I am new to the concept of virtual memory. I will like to know whats the maximum space of memory a procces can use through virtual memory? Is it available RAM + available swap space ??
(This question has already been asked but people had different opinions on this issue)
For most systems the maximum size of virtual memory is determined by the number of bits in a virtual address that are supported by the MMU.
For example; for typical 64-bit 80x86 CPUs a virtual address is 64 bits, but only the lowest 48 bits are supported by the MMU, so the virtual address size is 1 << 48 = 256 TiB
. Everything else (amount of RAM, swap space, etc) doesn't matter.

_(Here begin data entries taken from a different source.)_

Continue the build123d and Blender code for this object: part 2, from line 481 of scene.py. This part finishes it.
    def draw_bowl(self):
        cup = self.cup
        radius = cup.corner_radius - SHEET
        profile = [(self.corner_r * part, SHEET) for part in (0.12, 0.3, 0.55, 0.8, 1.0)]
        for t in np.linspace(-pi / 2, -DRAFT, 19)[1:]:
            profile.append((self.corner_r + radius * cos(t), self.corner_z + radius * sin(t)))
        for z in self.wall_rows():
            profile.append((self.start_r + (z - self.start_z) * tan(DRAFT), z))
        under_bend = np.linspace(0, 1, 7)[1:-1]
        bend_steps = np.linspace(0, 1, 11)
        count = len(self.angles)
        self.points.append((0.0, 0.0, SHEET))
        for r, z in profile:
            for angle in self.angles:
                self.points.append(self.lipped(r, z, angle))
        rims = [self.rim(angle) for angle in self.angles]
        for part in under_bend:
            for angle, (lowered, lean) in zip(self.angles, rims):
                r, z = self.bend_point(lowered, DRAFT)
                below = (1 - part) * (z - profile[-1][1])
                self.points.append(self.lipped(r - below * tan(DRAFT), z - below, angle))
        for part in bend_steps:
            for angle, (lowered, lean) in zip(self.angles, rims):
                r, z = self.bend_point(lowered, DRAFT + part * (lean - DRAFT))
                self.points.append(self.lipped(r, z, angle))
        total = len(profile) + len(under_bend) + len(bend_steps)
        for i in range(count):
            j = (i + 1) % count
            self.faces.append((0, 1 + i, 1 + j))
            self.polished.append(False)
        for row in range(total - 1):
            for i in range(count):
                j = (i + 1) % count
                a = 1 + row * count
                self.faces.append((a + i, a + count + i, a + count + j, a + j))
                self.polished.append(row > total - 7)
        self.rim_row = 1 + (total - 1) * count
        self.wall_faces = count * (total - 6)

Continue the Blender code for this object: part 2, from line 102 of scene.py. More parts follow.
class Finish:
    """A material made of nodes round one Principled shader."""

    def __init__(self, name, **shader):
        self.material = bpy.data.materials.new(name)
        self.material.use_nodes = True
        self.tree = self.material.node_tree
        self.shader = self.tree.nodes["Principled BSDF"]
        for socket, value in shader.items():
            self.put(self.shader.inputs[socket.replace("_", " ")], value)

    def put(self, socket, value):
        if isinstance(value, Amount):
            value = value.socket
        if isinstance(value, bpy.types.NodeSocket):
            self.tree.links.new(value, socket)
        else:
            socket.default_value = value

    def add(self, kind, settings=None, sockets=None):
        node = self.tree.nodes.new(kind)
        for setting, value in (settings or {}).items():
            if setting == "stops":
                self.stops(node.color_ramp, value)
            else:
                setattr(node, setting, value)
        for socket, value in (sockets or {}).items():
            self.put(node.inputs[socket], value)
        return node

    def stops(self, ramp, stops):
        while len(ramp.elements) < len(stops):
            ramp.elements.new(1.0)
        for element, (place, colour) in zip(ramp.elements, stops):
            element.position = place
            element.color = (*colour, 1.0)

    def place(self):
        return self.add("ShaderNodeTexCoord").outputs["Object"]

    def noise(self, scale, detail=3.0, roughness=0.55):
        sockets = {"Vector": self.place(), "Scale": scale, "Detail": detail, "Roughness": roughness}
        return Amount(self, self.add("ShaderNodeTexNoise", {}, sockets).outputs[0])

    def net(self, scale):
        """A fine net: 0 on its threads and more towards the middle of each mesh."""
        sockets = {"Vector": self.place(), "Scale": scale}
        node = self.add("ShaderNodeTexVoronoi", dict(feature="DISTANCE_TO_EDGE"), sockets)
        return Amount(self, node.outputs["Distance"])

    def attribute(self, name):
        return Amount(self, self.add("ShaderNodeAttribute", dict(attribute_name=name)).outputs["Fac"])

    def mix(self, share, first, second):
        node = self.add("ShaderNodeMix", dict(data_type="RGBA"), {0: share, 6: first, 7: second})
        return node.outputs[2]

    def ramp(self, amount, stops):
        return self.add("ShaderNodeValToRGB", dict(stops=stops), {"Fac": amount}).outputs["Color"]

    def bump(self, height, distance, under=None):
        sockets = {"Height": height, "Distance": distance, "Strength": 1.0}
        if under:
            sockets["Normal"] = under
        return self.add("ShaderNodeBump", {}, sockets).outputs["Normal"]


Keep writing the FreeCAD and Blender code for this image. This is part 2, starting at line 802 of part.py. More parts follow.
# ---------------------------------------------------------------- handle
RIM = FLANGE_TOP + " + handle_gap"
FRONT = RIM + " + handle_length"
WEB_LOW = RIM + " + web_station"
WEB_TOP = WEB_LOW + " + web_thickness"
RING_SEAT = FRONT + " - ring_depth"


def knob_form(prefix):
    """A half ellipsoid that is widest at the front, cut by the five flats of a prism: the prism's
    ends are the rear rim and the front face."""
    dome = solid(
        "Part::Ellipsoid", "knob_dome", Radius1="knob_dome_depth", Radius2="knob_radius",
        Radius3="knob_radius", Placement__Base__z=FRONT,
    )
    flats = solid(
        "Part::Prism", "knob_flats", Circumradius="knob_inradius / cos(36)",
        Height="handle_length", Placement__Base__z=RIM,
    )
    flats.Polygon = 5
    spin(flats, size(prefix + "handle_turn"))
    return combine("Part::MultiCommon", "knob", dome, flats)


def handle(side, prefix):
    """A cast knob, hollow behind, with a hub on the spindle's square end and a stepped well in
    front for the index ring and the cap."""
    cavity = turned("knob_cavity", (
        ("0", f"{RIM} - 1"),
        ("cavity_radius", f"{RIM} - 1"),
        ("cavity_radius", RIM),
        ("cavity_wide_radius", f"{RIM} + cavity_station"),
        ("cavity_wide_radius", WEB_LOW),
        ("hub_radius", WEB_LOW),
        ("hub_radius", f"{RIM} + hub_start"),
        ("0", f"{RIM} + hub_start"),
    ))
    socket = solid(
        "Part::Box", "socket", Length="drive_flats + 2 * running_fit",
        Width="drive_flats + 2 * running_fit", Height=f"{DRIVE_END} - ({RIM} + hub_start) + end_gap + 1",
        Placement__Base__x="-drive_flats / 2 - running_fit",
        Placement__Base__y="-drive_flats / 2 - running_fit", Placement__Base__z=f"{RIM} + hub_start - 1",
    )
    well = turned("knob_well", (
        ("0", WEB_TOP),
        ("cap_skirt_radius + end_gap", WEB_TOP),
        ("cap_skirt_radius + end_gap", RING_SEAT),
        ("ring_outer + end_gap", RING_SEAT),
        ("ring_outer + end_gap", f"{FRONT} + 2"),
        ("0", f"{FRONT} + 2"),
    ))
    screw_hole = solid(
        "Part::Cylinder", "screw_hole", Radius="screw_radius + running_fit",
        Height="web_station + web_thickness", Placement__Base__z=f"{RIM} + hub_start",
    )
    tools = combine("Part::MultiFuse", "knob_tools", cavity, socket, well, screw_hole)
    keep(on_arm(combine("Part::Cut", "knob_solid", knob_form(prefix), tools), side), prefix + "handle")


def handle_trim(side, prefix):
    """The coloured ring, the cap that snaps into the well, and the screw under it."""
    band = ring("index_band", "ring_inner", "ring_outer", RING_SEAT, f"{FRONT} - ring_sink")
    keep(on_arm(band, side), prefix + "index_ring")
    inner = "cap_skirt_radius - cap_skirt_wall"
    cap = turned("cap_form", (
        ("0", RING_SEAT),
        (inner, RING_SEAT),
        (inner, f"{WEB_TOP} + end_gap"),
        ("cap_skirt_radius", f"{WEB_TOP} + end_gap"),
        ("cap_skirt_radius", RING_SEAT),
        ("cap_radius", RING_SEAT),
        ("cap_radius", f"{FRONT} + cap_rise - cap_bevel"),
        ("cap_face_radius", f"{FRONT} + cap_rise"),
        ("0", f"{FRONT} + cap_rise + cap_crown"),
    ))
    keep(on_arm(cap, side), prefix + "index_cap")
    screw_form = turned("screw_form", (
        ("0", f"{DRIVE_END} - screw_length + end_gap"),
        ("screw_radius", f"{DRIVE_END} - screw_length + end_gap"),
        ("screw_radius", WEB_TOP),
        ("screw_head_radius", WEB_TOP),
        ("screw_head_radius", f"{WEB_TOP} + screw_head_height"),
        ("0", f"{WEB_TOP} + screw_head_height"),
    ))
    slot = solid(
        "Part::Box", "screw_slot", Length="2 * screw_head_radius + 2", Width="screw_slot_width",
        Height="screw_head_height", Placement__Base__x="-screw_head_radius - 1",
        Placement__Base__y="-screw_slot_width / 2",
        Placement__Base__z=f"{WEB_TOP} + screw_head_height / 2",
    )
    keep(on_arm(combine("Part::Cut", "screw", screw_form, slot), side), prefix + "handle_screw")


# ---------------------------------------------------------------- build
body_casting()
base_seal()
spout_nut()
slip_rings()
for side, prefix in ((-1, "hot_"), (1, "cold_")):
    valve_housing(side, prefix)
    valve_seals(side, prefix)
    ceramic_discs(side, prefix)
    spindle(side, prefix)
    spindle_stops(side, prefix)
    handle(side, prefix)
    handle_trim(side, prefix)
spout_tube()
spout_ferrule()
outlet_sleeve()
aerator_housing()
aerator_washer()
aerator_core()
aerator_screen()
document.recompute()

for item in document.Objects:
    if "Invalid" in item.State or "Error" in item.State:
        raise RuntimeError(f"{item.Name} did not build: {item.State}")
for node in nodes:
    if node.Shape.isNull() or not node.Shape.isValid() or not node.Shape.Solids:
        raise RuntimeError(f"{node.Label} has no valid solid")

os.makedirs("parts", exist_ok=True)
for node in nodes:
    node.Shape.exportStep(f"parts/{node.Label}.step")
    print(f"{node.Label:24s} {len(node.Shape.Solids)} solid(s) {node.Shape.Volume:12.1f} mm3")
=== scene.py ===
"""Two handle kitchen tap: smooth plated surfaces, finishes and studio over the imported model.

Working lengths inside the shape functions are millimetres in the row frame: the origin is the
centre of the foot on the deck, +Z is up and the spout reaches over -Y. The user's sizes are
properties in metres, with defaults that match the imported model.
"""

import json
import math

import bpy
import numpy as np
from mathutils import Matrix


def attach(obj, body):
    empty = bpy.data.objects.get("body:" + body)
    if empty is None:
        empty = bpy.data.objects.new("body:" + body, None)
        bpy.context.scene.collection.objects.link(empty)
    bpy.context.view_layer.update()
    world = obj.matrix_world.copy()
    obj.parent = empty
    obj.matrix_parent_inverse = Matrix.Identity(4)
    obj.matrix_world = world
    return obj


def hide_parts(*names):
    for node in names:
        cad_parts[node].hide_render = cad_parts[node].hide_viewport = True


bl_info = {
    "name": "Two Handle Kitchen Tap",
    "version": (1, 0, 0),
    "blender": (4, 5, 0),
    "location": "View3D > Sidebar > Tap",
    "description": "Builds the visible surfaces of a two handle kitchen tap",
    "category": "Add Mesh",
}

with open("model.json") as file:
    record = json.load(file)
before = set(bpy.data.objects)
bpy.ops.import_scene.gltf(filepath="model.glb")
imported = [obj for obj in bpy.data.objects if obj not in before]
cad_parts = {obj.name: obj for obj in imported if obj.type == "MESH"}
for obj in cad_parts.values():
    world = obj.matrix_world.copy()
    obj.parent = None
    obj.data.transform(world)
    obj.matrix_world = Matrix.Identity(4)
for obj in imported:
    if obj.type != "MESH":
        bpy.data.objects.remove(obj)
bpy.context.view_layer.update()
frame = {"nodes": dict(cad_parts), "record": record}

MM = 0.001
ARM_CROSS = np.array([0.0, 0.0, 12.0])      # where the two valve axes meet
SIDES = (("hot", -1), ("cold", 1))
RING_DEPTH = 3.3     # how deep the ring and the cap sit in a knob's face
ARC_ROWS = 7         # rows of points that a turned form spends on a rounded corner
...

In theory, you can (e.g.) fill the entire virtual address space by mapping the same page of RAM everywhere; and (for 64-bit 80x86) it would only cost 4 KiB of RAM (for the data that's mapped everywhere) plus another 16 KiB of RAM (for MMU's own data - page tables, etc). In other words, a measly 20 KiB of physical RAM is enough to fill a whopping 256 TiB of virtual space.
Of course for practical purposes often the kernel reserves some of the virtual address space (e.g. half of it), so a process can only use the remainder (e.g. 128 TiB); and (for modern 64-bit CPUs) unless you're mapping the same data at different places in the virtual address space (which would be silly/pointless) it's likely that you'll run out of things to put in a virtual address space before you run out of virtual address space.
This isn't the case for older 32-bit CPUs, where the virtual address space is a lot smaller (where maybe a process can only use 2 GiB out of a 4 GiB total space) and it's a lot easier to run out of space.